The Architecture of Productivity: In Dialogue with Ayshea Banes and Dr. Andrene Wright-Johnson

Dr. Andrene Wright-Johnson and Ayshea Banes

This event has passed.

Helen C. White #4207
@ 12:00 pm - 1:00 pm

NOTE: This event has been postponed.

Join the Department of African American Studies for our ongoing series, In Dialogue, where we bring undergraduates, graduates, faculty, and community members together in conversations to building community and support our studies.

“The Architecture of Productivity” will be a two-part workshop on the Notion app fundamentals with Ayshea Banes and sustainable productivity practices with Dr. Andrene Wright-Johnson. 

Dr. Andrene Wright-Johnson is an Assistant Professor of Black Politics in the African American Studies Department at the University of Wisconsin-Madison. Wright-Johnson is also a faculty affiliate in the Political Science department, the University of Wisconsin Election Research Center and a Senior Research specialist at the Institute for Research on Race and Public Policy (IRRPP) at the University of Illinois at Chicago. She defended her dissertation on September, 2022 from Northwestern University and served as a Presidential Postdoctoral Fellow at the Pennsylvania State University, specializing in urban politics and political behavior at the intersection of race, gender, and class.

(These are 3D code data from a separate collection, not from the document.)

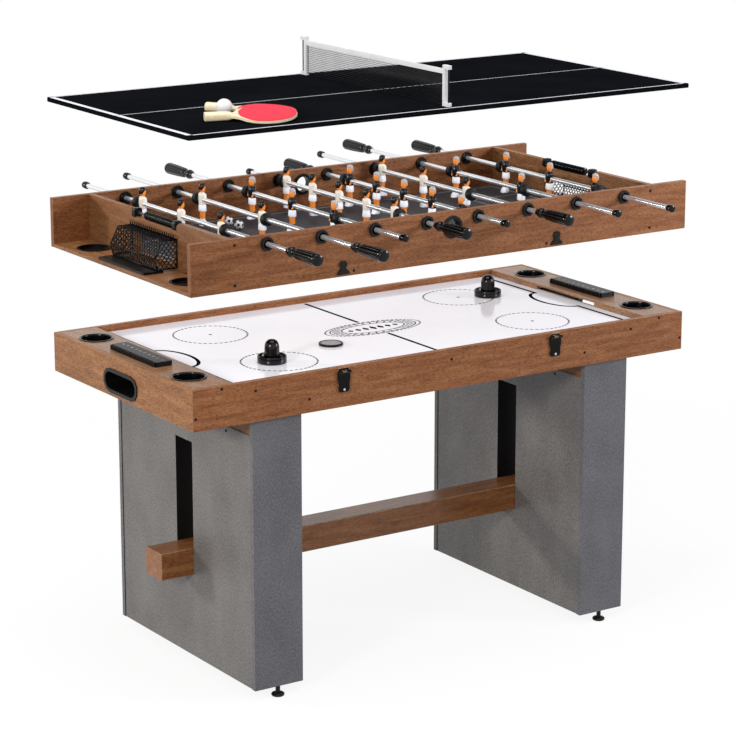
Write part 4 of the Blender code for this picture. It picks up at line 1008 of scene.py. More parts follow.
@dataclass
class FootballTray(SubAssembly):
    """Walls, bushes, ball entries, bed, pitch lines, goal cages and score beads."""

    floor: float = 1.067
    board: float = 0.015
    height: float = 0.129
    rod_height: float = 0.1075
    pitch: float = 0.157
    pitch_top: float = 0.021
    pitch_line: float = 0.0022
    border: Pair = (0.624, 0.325)
    circle_radius: float = 0.095
    goal_areas: tuple[Pair, ...] = ((0.17, 0.19), (0.07, 0.11))
    end_wall: float = 0.642
    entry_height: float = 0.088
    bore_depth: float = 0.0070
    rod_cover: Pair = (0.1107, 0.1317)
    rod_cover_half: float = 0.1091
    dish_height: float = 0.0025
    plate_height: float = 0.0093
    bush_radius: float = 0.0177
    bush_reach: Pair = (0.0060, 0.0047)
    cup_centre: Pair = (0.702, 0.240)
    cup_radius: float = 0.0452
    bead_length: float = 0.0145
    cage_half: float = 0.114
    cage_cell: float = 0.0122
    cage_section: tuple[Pair, ...] = ((0.0, 0.088), (0.041, 0.088), (0.064, 0.045), (0.056, 0.0165))
    wire_radius: float = 0.0013
    frame_radius: float = 0.0018
    prongs: int = 21
    prong: Pair = (0.003, 0.012)
    ball_radius: float = 0.0125
    ball_places: tuple[Pair, ...] = ((-0.295, 0.247), (-0.298, 0.190))
    ball_facings: tuple[Point, ...] = ((-0.42, -0.86, 0.28), (-0.56, -0.78, 0.20))
    screws: tuple[Pair, ...] = ((0.640, 0.114), (0.640, 0.015), (0.298, 0.012))

    def build(self) -> None:
        """Build the whole tray."""
        self.walls()
        self.bed()
        self.pitch_lines()
        self.footballs()
        for end_name, end in ENDS:
            self.cage(end_name, end)
            self.beads(end_name, end)
            self.bead_blocks(end_name, end)
        shape = Shape()
        for _side, side in SIDES:
            for x, height in self.screws:
                for end in (-1, 1):
                    shape.screw_head((end * x, side * self.half_width, self.floor + height), Axis.Y, side)
        self.fit(shape.piece("tray_screws", (NYLON_BLACK,)), "black_metal")

    def walls(self) -> None:
        """Long walls with nylon fittings, and end walls with their bead blocks."""
        half, cover = self.board / 2, self.rod_cover
        low, high, reach = self.floor + 0.010, self.floor + self.height - 0.004, self.half_length - 0.010

        def fittings(centre: Vector, _normal: Vector) -> int:
            """Nylon on what stands out of a long wall and inside its bores.

            Args:
                centre: a face's middle.
                _normal: its direction, not used.

            Returns:
                The face's slot.
            """
            off = abs(abs(centre.y) - (self.half_width - half))
            in_bore = off < self.bore_depth and low < centre.z < high and abs(centre.x) < reach
            return 2 * (in_bore or off > half + 0.2 * MM)

        def blocks(centre: Vector, _normal: Vector) -> int:
            """Nylon on what stands out of an end wall or lies round its bead rod."""
            by_rod = cover[0] < centre.z - self.floor < cover[1] and abs(centre.y) < self.rod_cover_half
            return 2 * (by_rod or abs(abs(centre.x) - (self.end_wall + half)) > half + 0.1 * MM)

        for side_name, side in SIDES:
            self.eased(f"tray_{side_name}_wall", f"tray_{side_name}_board", "wood_laminate",
                       (WALNUT_X, WALNUT_EDGE_HIGHLIGHT, NYLON_BLACK), 0.6, fittings, 1)
            self.bushes(side_name, side)
        for end_name, _end in ENDS:
            self.eased(f"tray_{end_name}_wall", f"tray_{end_name}_board", "wood_laminate",
                       (WALNUT_Y_PAINTED_SHEEN, WALNUT_EDGE_HIGHLIGHT, NYLON_BLACK), 0.5, blocks, 1)

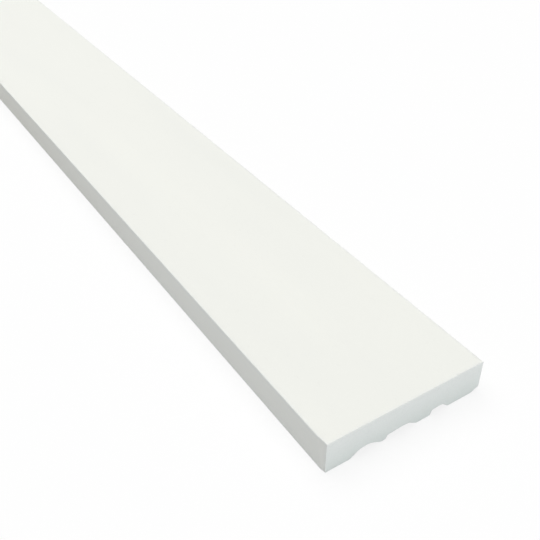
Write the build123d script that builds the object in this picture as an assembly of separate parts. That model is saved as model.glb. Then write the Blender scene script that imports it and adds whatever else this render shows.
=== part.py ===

She primarily focuses on producing work that centers the voices of Black women and girls – perspectives that are often pushed to the margins of both race and gendered scholarship.

Ayshea Banes (she/her) is a doctoral student in the Physics department at the University of Wisconsin-Madison. She received her bachelors in physics with minors in mathematics and chemistry from Wichita State University. She became interested in physics and astronomy when she saw Jupiter for the first time with her first telescope at 7 years old! Though, as time continued on, she became more interested in physics education and how we can transform it. Her research now focuses on ways to center Blackness within the physics classroom and how physics can aid in Black liberation. Outside of academics, she really enjoys doing puzzles, pilates, reading, and petting her cats!